▶ TASK GOAL
Would you quote the material below from its first line through the line containing "return rings", exactly and with both ends included?

* * *

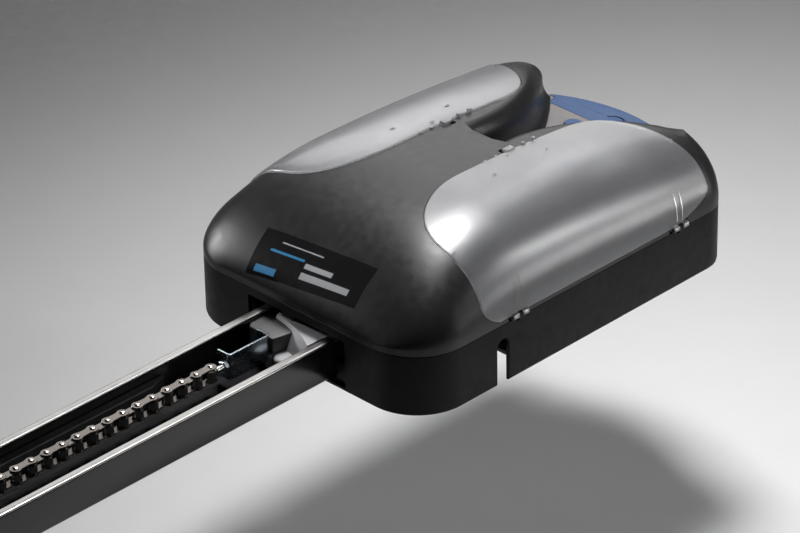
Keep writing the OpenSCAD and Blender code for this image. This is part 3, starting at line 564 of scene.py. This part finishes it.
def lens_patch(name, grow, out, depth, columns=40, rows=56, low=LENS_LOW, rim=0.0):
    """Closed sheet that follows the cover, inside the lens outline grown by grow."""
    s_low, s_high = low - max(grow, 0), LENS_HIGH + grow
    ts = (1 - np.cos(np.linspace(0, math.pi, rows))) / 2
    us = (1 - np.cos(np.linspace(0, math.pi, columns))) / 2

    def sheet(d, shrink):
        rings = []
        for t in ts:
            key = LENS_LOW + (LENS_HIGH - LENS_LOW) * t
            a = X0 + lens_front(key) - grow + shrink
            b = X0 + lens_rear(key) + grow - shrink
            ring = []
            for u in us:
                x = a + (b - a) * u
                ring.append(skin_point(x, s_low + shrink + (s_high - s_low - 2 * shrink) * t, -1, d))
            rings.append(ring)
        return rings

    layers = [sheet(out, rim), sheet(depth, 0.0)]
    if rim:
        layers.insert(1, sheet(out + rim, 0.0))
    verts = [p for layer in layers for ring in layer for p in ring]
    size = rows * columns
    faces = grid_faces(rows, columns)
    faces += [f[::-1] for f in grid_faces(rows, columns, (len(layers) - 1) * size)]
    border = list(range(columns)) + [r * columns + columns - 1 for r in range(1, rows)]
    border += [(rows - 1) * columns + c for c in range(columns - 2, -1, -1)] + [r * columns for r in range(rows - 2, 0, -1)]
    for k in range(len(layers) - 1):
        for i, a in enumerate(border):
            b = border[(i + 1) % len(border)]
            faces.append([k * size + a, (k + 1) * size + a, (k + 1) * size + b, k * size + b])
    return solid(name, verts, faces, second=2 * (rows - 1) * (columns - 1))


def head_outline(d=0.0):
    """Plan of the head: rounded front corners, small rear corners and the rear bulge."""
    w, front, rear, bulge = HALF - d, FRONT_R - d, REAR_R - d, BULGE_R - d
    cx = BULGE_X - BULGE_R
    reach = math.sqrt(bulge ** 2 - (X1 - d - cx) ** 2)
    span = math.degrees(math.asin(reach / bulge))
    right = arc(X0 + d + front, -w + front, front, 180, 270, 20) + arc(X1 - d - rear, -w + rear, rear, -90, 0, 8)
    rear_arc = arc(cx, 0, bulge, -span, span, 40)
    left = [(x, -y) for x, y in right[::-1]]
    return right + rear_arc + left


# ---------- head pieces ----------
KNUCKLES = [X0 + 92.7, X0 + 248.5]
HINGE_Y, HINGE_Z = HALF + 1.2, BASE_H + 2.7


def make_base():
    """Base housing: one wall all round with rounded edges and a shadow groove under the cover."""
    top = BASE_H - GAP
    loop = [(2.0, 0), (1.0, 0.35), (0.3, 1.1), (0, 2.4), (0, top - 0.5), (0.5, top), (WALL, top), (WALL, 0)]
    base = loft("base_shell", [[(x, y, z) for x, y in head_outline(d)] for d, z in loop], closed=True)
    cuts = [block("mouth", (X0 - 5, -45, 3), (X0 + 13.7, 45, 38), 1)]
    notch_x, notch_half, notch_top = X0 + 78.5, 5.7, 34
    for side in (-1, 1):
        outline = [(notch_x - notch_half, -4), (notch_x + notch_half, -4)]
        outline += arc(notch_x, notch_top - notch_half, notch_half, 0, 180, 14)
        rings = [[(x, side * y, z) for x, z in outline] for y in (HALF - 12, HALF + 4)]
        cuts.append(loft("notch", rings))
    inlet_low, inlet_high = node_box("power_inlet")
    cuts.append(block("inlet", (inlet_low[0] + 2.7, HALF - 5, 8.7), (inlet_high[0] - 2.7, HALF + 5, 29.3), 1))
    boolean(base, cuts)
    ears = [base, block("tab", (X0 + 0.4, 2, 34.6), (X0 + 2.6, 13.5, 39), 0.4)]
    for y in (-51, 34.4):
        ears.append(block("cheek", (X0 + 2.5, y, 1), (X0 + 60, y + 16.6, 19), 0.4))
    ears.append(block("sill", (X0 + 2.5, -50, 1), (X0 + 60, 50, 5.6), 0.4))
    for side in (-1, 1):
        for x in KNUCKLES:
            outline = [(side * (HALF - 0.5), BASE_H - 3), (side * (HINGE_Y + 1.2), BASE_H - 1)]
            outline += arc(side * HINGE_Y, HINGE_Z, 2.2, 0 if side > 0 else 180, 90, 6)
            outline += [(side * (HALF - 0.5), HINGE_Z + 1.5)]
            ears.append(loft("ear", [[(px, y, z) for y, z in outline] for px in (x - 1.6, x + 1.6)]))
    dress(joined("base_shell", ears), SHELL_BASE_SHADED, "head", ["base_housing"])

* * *

▶ TASK OUTPUT
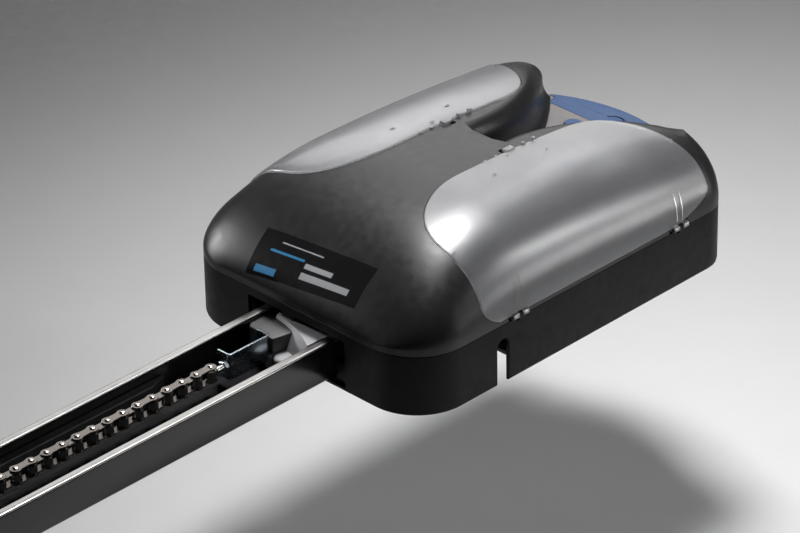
Keep writing the OpenSCAD and Blender code for this image. This is part 3, starting at line 564 of scene.py. This part finishes it.
def lens_patch(name, grow, out, depth, columns=40, rows=56, low=LENS_LOW, rim=0.0):
    """Closed sheet that follows the cover, inside the lens outline grown by grow."""
    s_low, s_high = low - max(grow, 0), LENS_HIGH + grow
    ts = (1 - np.cos(np.linspace(0, math.pi, rows))) / 2
    us = (1 - np.cos(np.linspace(0, math.pi, columns))) / 2

    def sheet(d, shrink):
        rings = []
        for t in ts:
            key = LENS_LOW + (LENS_HIGH - LENS_LOW) * t
            a = X0 + lens_front(key) - grow + shrink
            b = X0 + lens_rear(key) + grow - shrink
            ring = []
            for u in us:
                x = a + (b - a) * u
                ring.append(skin_point(x, s_low + shrink + (s_high - s_low - 2 * shrink) * t, -1, d))
            rings.append(ring)
        return rings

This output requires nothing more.